> _YOUR TASK_: Each line from the one containing "Recreate this object" through the one containing "ring_depth = 1.2; // [0.4:0.1:2]" is to be retyped exactly, both end lines included, and all other lines left out.

> _EXCERPTED RECORDS_:

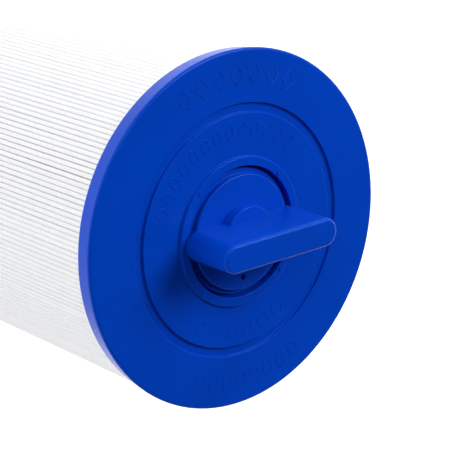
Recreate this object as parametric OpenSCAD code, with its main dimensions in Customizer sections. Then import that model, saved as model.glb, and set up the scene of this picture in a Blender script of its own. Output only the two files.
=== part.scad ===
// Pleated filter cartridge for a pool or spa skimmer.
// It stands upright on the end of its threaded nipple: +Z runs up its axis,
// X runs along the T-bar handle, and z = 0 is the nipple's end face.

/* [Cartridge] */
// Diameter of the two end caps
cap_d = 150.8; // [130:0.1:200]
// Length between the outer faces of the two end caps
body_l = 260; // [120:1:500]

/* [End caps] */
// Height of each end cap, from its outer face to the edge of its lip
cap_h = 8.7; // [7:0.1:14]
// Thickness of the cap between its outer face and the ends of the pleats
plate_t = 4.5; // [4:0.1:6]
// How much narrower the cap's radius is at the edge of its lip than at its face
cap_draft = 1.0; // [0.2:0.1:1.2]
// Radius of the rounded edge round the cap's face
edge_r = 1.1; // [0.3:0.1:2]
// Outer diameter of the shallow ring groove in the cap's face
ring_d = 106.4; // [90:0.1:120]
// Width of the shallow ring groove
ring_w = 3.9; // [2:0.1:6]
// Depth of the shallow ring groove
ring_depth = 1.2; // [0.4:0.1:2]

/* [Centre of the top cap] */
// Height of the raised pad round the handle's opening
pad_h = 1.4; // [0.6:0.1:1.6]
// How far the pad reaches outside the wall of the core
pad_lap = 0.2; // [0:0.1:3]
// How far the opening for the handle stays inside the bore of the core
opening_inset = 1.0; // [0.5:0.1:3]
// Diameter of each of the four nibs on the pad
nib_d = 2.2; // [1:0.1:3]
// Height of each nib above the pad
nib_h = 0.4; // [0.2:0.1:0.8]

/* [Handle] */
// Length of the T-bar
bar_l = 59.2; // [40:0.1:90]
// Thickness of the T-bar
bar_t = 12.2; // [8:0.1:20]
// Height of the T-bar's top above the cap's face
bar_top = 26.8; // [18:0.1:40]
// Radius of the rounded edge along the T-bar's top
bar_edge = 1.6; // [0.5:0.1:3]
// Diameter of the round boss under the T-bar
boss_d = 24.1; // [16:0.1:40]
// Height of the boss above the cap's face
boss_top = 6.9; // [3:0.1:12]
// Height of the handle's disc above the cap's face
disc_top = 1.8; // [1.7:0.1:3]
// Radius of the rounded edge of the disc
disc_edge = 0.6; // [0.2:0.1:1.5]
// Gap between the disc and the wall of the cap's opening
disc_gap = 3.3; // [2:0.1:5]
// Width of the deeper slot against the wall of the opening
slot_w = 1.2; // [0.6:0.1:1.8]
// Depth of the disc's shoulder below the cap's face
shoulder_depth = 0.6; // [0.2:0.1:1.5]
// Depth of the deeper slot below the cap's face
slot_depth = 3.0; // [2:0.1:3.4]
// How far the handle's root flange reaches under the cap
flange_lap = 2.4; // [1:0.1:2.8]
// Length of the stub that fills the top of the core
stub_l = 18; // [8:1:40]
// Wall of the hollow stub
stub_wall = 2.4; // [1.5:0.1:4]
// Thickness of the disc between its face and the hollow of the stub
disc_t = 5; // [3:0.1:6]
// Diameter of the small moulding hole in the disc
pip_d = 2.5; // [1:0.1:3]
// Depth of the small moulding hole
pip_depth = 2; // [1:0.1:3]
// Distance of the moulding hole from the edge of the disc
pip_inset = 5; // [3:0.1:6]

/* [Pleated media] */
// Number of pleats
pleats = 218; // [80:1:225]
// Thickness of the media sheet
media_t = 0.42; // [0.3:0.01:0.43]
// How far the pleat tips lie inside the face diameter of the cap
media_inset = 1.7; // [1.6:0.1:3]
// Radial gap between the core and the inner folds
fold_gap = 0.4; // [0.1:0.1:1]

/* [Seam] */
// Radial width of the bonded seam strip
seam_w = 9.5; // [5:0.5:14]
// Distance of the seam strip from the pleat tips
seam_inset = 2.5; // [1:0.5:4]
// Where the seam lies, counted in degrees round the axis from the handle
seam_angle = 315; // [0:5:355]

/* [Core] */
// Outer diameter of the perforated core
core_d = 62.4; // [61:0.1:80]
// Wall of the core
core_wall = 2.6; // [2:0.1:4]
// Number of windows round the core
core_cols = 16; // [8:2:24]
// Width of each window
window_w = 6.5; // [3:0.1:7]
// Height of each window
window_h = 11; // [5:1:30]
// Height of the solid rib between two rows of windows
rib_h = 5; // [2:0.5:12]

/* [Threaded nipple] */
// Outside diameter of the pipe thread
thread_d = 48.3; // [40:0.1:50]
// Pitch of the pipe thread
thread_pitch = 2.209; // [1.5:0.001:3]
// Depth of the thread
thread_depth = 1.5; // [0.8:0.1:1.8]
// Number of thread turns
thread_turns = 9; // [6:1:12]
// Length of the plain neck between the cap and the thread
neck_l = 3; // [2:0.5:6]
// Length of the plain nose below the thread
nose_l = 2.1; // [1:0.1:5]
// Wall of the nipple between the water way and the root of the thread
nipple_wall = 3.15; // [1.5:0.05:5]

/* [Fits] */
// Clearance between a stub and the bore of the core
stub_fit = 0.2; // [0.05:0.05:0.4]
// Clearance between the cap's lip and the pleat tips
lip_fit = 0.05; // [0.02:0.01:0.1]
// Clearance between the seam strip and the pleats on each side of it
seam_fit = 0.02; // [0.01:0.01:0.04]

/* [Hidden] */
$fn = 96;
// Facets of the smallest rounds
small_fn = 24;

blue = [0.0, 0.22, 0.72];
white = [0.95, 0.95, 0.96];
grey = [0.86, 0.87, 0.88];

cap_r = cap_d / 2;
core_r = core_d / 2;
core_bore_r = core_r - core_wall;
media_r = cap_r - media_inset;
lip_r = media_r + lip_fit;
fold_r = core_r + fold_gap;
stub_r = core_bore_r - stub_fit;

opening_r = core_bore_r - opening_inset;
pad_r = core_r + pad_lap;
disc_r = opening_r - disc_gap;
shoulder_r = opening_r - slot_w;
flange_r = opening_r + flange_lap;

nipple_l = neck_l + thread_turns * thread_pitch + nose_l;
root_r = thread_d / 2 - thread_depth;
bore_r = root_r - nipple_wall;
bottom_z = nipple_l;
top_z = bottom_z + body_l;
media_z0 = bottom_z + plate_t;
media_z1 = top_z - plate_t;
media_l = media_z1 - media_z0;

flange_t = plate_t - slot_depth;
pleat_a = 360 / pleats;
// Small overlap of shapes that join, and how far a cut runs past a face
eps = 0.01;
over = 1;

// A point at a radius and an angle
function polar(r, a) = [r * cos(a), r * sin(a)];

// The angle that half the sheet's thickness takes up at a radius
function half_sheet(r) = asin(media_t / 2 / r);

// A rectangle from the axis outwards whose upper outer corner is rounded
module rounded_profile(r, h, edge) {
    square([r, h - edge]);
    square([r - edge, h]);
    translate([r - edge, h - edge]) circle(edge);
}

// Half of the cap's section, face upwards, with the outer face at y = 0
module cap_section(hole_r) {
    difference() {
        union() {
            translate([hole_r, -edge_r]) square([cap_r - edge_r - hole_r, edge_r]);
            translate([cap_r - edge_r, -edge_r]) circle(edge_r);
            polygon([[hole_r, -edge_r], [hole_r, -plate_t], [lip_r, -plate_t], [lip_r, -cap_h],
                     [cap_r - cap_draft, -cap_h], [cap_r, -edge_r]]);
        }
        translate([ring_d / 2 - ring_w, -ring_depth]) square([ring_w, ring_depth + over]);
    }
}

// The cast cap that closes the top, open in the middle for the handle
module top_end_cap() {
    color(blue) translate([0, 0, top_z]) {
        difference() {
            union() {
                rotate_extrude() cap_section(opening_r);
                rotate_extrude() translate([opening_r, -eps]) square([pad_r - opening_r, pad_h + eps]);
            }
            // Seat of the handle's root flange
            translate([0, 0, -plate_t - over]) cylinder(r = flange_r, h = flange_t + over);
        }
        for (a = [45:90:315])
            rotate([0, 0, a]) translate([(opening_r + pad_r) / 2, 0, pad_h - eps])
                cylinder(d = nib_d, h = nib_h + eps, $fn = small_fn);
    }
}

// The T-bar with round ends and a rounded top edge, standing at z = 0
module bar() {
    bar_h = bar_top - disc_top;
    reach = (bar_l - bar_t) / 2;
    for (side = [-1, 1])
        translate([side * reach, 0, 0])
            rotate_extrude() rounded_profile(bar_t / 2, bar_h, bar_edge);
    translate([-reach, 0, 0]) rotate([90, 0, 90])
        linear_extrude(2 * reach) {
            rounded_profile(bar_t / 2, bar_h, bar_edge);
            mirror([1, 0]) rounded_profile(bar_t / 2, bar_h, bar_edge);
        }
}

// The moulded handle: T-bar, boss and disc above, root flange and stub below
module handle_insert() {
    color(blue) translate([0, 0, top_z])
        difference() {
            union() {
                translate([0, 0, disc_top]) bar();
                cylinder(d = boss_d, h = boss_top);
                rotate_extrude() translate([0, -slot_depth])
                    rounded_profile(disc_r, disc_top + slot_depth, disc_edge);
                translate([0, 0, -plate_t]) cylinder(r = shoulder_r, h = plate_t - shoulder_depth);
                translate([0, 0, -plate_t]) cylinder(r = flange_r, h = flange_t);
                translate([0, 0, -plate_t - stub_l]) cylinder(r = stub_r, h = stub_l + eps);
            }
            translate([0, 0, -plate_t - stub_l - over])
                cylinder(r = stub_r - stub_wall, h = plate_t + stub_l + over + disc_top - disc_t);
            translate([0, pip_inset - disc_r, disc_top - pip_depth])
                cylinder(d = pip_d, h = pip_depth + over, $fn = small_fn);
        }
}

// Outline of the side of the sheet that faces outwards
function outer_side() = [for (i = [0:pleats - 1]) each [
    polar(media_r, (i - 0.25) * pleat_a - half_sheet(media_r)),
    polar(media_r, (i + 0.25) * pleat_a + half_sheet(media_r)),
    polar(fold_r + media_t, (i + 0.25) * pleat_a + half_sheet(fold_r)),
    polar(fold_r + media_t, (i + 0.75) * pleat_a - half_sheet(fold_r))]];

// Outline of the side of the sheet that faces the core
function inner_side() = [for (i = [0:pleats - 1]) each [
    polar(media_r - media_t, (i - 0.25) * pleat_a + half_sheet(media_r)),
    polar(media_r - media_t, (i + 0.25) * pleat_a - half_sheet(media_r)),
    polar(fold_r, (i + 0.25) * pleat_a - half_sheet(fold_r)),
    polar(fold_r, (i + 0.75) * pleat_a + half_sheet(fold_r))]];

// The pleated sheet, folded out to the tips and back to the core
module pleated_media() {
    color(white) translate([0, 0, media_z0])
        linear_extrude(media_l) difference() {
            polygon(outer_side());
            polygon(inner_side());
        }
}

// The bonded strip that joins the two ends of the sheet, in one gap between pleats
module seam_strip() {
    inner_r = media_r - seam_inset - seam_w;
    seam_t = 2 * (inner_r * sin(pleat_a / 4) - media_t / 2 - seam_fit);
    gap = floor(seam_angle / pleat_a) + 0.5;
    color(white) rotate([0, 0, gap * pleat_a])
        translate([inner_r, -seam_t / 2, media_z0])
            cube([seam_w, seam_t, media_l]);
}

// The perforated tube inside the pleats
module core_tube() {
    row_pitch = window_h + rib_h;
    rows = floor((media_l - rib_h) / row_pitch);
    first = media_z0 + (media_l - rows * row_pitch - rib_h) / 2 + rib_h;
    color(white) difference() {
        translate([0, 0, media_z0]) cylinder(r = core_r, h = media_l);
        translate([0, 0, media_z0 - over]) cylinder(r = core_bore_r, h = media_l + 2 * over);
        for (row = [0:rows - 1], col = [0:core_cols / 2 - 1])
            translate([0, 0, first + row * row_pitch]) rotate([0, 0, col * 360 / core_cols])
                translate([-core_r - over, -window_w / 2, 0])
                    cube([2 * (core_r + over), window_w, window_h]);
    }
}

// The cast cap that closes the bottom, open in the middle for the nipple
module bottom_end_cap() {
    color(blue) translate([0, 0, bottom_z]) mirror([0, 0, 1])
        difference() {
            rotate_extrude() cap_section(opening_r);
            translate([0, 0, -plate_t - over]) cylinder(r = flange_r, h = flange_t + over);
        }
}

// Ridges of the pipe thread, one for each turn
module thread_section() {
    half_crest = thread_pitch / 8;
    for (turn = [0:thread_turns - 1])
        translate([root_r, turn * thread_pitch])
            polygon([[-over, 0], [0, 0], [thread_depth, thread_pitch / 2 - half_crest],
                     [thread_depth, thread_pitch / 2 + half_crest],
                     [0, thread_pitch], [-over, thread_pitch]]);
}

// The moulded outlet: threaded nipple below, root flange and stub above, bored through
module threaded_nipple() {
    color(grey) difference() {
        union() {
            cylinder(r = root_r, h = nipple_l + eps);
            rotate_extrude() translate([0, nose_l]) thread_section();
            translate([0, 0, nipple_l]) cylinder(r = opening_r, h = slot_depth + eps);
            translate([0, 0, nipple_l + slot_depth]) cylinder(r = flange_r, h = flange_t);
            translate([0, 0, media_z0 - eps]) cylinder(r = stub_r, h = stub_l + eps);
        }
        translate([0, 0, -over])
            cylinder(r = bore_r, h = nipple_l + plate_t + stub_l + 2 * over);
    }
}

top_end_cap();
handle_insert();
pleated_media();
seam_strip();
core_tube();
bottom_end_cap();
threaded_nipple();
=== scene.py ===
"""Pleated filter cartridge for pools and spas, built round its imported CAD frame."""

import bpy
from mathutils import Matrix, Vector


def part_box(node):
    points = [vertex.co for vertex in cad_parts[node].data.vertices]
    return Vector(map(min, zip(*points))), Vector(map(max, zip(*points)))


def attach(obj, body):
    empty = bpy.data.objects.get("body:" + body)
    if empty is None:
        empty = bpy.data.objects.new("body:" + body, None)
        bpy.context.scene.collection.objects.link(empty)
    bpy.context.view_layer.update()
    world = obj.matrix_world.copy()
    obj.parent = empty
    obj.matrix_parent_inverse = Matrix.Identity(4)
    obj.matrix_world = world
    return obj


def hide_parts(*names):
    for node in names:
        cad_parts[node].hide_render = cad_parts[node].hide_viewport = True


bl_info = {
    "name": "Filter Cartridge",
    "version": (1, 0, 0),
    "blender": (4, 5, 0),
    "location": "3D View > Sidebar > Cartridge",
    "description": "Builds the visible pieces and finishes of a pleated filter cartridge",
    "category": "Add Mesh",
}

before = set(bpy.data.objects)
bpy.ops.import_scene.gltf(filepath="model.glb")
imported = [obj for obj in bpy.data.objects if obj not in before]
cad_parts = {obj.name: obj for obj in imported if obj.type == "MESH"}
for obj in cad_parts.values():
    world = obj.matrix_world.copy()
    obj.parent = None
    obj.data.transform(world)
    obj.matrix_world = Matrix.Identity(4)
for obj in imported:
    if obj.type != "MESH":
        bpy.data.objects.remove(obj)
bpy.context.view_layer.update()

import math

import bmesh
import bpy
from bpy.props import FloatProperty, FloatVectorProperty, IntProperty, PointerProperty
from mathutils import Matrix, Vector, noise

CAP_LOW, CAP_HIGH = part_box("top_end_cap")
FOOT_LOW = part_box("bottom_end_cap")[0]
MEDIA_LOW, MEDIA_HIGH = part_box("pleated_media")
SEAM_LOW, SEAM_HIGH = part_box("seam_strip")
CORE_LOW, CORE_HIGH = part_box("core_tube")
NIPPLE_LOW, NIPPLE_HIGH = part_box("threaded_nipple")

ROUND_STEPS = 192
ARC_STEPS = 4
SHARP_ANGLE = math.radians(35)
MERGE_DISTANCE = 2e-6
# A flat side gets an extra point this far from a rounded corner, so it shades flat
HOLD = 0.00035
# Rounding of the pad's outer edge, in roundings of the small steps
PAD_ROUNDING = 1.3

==

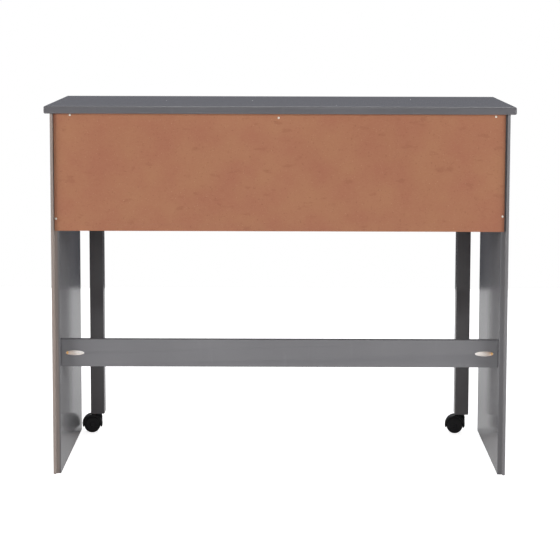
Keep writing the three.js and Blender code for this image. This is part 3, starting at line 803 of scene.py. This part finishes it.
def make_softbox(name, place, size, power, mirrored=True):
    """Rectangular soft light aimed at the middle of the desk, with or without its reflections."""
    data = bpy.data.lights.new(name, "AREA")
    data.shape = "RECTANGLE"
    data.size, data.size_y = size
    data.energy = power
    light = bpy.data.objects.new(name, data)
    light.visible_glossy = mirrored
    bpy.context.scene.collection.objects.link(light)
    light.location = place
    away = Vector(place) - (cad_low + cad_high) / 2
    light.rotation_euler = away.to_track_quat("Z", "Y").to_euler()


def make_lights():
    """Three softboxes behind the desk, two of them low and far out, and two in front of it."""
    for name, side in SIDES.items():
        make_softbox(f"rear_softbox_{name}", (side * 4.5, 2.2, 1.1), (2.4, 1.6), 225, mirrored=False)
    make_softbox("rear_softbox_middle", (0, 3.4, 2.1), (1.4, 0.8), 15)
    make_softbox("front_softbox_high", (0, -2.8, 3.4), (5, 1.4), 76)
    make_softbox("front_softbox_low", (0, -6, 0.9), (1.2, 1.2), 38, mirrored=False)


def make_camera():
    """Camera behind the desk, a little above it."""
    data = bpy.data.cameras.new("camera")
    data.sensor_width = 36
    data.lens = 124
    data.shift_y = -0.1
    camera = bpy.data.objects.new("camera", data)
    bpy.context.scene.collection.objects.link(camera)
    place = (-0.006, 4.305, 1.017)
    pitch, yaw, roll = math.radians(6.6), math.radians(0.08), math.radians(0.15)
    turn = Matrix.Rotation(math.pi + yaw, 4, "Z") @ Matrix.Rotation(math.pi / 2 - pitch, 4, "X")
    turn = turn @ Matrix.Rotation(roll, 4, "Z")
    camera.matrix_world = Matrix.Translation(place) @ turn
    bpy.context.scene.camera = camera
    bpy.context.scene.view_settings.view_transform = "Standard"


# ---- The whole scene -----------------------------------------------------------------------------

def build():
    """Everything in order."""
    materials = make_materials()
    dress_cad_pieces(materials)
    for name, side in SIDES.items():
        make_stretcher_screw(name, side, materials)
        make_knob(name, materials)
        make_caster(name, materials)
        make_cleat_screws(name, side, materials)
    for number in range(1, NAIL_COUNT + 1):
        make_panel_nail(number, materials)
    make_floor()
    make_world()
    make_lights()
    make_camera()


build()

> _THE RESPONSE_:
Recreate this object as parametric OpenSCAD code, with its main dimensions in Customizer sections. Then import that model, saved as model.glb, and set up the scene of this picture in a Blender script of its own. Output only the two files.
=== part.scad ===
// Pleated filter cartridge for a pool or spa skimmer.
// It stands upright on the end of its threaded nipple: +Z runs up its axis,
// X runs along the T-bar handle, and z = 0 is the nipple's end face.

/* [Cartridge] */
// Diameter of the two end caps
cap_d = 150.8; // [130:0.1:200]
// Length between the outer faces of the two end caps
body_l = 260; // [120:1:500]

/* [End caps] */
// Height of each end cap, from its outer face to the edge of its lip
cap_h = 8.7; // [7:0.1:14]
// Thickness of the cap between its outer face and the ends of the pleats
plate_t = 4.5; // [4:0.1:6]
// How much narrower the cap's radius is at the edge of its lip than at its face
cap_draft = 1.0; // [0.2:0.1:1.2]
// Radius of the rounded edge round the cap's face
edge_r = 1.1; // [0.3:0.1:2]
// Outer diameter of the shallow ring groove in the cap's face
ring_d = 106.4; // [90:0.1:120]
// Width of the shallow ring groove
ring_w = 3.9; // [2:0.1:6]
// Depth of the shallow ring groove
ring_depth = 1.2; // [0.4:0.1:2]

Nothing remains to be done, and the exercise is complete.